Ryan Williams (born June 1, 1974) is an American politician and a Republican member of the Tennessee House of Representatives representing District 42 since January 2011. In 2016, he was elected by his colleagues to serve as the Republican Caucus Chairman.

==Biography==
Williams was born in Kingsport, Tennessee, and was a native of Blountville also with Sullivan County, Tennessee where he graduated from Sullivan Central High School.

Williams earned his BS in biology from Carson–Newman College (now Carson–Newman University). While in attendance, he was a stand-out athlete on the University's Division II Men's Soccer team.

In 2023, Williams supported a resolution to expel three Democratic lawmakers from the legislature for violating decorum rules.

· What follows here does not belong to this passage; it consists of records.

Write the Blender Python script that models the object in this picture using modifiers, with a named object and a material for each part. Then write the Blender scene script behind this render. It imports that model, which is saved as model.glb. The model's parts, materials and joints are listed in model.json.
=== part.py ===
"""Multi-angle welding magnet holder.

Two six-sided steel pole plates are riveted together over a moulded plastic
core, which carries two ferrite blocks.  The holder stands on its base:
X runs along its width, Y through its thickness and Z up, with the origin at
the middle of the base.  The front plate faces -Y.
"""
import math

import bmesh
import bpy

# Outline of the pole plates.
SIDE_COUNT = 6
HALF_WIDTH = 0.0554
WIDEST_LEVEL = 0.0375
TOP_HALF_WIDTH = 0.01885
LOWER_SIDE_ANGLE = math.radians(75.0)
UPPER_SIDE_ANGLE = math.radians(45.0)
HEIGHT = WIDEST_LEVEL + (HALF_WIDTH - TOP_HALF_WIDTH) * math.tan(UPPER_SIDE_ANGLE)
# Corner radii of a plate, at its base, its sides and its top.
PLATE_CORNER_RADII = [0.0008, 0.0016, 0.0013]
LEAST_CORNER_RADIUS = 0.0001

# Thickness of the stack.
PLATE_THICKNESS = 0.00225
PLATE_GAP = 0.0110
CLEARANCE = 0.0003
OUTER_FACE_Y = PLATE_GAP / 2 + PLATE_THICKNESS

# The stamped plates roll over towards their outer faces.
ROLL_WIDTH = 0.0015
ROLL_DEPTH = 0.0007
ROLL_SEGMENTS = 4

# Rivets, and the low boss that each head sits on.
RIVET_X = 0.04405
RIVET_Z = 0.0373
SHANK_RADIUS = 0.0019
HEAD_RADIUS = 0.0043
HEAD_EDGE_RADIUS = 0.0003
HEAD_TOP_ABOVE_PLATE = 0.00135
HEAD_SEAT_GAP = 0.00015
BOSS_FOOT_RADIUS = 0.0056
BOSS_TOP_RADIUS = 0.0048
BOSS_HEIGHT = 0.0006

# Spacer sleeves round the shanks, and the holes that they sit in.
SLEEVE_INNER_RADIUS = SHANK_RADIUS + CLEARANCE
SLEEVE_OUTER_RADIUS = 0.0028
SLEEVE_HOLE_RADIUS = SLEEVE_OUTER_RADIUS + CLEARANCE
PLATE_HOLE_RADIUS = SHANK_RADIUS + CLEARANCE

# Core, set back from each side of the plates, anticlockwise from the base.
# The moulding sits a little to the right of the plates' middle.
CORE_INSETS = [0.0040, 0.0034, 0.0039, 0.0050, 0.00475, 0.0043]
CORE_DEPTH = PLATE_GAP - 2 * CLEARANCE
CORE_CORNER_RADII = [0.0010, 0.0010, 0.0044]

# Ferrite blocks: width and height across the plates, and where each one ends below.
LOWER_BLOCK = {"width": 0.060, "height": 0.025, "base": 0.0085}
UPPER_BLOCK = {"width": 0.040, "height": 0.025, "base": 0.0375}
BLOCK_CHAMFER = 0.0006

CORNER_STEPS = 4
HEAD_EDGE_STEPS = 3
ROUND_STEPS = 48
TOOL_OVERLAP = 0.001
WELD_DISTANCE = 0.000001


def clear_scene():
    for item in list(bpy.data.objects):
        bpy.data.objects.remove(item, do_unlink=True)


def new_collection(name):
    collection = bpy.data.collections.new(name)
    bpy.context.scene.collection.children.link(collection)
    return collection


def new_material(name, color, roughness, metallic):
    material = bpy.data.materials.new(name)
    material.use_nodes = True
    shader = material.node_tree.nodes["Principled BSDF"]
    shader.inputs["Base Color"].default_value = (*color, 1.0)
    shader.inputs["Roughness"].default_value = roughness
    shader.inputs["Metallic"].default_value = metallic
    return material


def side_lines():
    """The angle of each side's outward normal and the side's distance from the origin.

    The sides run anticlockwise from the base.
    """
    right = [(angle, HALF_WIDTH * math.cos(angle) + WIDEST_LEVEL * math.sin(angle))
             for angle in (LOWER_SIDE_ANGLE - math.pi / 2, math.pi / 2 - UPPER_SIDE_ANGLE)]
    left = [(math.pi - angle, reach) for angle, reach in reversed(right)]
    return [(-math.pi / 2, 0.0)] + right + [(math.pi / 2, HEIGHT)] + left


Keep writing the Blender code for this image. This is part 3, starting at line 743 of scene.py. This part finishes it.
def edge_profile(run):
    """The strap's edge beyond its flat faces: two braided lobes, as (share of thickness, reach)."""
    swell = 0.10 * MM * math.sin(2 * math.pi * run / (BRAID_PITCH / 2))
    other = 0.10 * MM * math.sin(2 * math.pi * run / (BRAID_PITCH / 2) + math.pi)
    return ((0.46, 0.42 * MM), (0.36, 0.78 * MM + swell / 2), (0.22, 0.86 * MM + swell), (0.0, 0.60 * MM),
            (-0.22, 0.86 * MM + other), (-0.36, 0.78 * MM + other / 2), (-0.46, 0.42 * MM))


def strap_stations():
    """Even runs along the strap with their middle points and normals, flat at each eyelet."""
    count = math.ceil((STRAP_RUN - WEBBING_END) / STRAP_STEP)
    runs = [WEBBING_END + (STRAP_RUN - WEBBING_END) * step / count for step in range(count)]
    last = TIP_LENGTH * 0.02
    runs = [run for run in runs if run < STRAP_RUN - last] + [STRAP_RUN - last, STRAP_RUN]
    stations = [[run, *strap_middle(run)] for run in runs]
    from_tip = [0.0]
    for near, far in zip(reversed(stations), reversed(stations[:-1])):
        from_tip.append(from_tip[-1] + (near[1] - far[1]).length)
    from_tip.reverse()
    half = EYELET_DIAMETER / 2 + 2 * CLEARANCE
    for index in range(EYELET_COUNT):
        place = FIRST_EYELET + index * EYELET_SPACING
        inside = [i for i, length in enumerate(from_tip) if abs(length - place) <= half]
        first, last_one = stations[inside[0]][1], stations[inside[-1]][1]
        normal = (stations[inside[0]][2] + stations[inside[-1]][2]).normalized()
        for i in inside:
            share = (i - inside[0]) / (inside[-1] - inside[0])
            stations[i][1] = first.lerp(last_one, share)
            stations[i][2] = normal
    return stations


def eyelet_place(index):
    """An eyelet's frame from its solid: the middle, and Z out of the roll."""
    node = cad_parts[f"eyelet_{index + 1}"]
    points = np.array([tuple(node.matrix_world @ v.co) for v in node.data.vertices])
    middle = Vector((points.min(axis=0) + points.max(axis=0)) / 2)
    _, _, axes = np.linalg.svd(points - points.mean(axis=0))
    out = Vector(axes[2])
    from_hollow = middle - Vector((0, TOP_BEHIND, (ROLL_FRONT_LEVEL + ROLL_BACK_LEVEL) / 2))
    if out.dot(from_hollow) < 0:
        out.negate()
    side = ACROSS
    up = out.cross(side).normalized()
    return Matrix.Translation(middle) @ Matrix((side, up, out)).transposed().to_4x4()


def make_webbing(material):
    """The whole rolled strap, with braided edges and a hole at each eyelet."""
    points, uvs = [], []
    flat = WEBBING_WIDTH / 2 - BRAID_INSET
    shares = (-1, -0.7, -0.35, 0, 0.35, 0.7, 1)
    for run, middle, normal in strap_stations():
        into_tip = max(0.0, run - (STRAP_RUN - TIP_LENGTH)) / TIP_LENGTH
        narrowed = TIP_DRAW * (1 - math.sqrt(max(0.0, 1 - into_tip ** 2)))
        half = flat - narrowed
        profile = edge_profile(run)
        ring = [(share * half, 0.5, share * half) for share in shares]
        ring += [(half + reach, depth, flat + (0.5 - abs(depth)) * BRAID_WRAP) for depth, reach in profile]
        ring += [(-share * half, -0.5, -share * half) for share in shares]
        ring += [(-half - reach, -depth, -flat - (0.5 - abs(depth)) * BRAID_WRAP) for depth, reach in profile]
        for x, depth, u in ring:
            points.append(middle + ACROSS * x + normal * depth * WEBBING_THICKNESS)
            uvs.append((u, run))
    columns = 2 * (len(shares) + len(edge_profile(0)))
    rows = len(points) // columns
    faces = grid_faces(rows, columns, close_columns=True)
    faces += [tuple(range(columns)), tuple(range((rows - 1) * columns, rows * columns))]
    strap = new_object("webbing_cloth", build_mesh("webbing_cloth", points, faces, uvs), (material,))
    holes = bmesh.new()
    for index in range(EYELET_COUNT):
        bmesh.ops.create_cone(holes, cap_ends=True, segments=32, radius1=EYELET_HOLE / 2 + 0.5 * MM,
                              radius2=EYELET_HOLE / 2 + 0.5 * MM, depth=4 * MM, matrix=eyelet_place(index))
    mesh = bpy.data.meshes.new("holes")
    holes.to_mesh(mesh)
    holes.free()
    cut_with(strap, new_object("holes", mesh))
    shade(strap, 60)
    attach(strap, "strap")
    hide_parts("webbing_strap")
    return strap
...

In 2024, Williams and Cookeville state Senator Paul Bailey cosponsored a resolution allowing Tennessee localities to arm public school teachers. The measure passed.

==Elections==
- In 2016, Williams ran unopposed in the August 4, 2016 Republican Primary and won the November 7, 2016 General Election with 17,486 votes (74.50%) against Democratic nominee Amos Powers.
- In 2014, Williams was unopposed for the August 7, 2014 Republican Primary and won the November 4, 2014 General election with 10,054 votes (71.8%) against Democratic nominee Mike Walsh.
- In 2012, Williams was unopposed for the August 2, 2012 Republican Primary, winning with 4,772 votes, and won the November 6, 2012 General election with 15,049 votes (71.4%) against Democratic nominee Thomas Willoughby.
- In 2010, Williams challenged District 42 incumbent Democratic Representative Henry Fincher. Williams ran in the August 5, 2010 Republican Primary, winning with 3,941 votes (71.0%), and won the November 2, 2010 General election with 9,222 votes (55.3%) against Representative Fincher.